_DIRECTIONS FOR THIS TASK:_
Extract precisely the lines of the entries below, from the first line through the line containing "SCOOP_R, None, ROUND_STEPS))".

+++ GIVEN ENTRIES

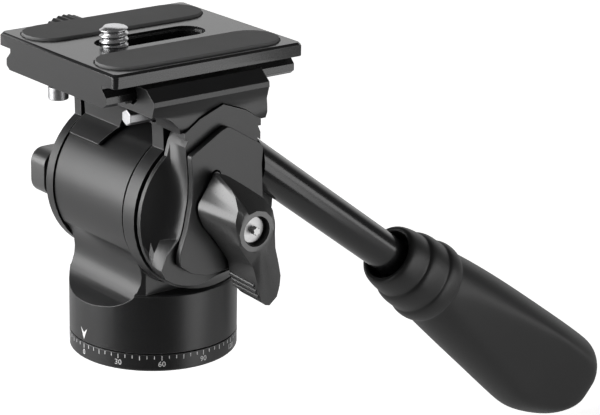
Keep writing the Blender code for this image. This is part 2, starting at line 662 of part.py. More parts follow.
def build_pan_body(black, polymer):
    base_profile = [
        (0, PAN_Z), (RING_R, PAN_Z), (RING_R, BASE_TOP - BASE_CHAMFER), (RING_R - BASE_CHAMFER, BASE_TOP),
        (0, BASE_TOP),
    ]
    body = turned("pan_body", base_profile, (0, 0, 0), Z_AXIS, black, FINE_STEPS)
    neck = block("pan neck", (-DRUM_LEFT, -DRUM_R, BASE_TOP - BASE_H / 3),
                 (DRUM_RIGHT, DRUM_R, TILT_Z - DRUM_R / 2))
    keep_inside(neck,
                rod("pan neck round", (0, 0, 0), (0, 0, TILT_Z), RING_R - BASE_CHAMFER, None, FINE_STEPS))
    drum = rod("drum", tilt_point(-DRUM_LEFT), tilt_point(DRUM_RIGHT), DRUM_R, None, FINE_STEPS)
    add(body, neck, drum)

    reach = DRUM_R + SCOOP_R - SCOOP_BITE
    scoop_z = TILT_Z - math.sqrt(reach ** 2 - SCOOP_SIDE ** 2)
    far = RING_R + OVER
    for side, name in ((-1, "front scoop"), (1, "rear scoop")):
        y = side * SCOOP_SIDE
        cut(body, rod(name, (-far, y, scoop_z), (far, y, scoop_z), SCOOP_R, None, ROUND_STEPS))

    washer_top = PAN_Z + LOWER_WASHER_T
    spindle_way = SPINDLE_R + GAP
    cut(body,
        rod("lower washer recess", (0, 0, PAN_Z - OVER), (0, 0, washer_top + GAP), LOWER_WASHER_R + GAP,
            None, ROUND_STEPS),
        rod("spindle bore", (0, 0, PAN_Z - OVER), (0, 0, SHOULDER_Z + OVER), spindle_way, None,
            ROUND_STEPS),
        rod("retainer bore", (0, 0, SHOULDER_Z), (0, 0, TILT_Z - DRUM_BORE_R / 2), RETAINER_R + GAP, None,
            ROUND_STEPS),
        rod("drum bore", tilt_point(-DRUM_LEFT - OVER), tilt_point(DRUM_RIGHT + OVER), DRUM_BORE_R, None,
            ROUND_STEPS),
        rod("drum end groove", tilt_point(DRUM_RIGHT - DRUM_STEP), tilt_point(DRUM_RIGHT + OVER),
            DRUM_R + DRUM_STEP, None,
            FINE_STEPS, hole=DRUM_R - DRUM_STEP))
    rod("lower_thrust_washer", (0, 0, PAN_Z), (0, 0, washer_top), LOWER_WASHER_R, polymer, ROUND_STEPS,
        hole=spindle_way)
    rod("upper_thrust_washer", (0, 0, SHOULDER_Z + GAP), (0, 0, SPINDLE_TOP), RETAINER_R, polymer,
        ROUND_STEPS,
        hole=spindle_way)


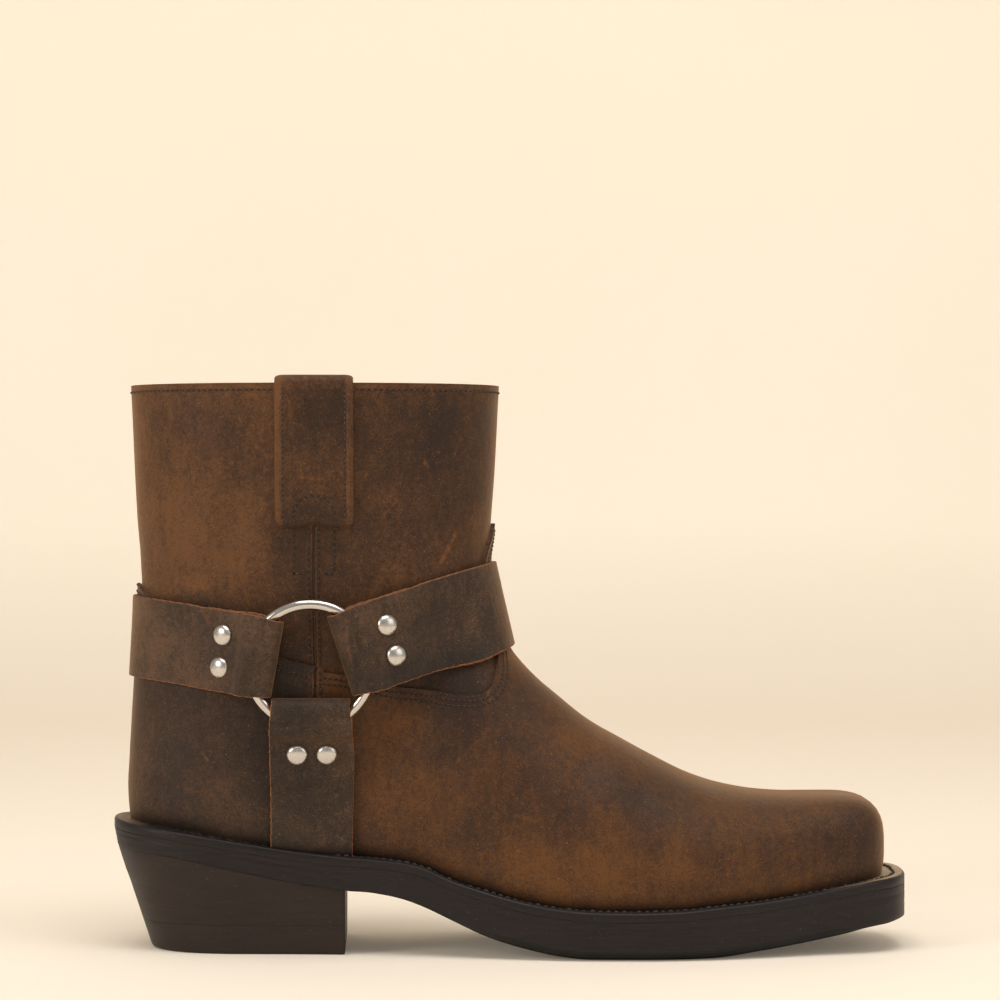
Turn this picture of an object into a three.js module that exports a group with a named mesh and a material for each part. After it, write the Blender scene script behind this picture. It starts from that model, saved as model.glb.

++++++

_ANSWER TO THIS TASK:_
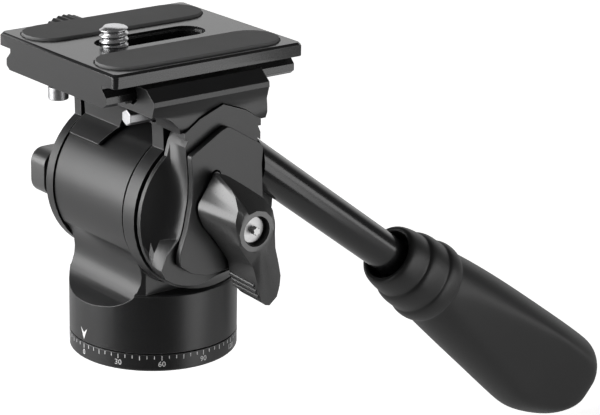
Keep writing the Blender code for this image. This is part 2, starting at line 662 of part.py. More parts follow.
def build_pan_body(black, polymer):
    base_profile = [
        (0, PAN_Z), (RING_R, PAN_Z), (RING_R, BASE_TOP - BASE_CHAMFER), (RING_R - BASE_CHAMFER, BASE_TOP),
        (0, BASE_TOP),
    ]
    body = turned("pan_body", base_profile, (0, 0, 0), Z_AXIS, black, FINE_STEPS)
    neck = block("pan neck", (-DRUM_LEFT, -DRUM_R, BASE_TOP - BASE_H / 3),
                 (DRUM_RIGHT, DRUM_R, TILT_Z - DRUM_R / 2))
    keep_inside(neck,
                rod("pan neck round", (0, 0, 0), (0, 0, TILT_Z), RING_R - BASE_CHAMFER, None, FINE_STEPS))
    drum = rod("drum", tilt_point(-DRUM_LEFT), tilt_point(DRUM_RIGHT), DRUM_R, None, FINE_STEPS)
    add(body, neck, drum)

    reach = DRUM_R + SCOOP_R - SCOOP_BITE
    scoop_z = TILT_Z - math.sqrt(reach ** 2 - SCOOP_SIDE ** 2)
    far = RING_R + OVER
    for side, name in ((-1, "front scoop"), (1, "rear scoop")):
        y = side * SCOOP_SIDE
        cut(body, rod(name, (-far, y, scoop_z), (far, y, scoop_z), SCOOP_R, None, ROUND_STEPS))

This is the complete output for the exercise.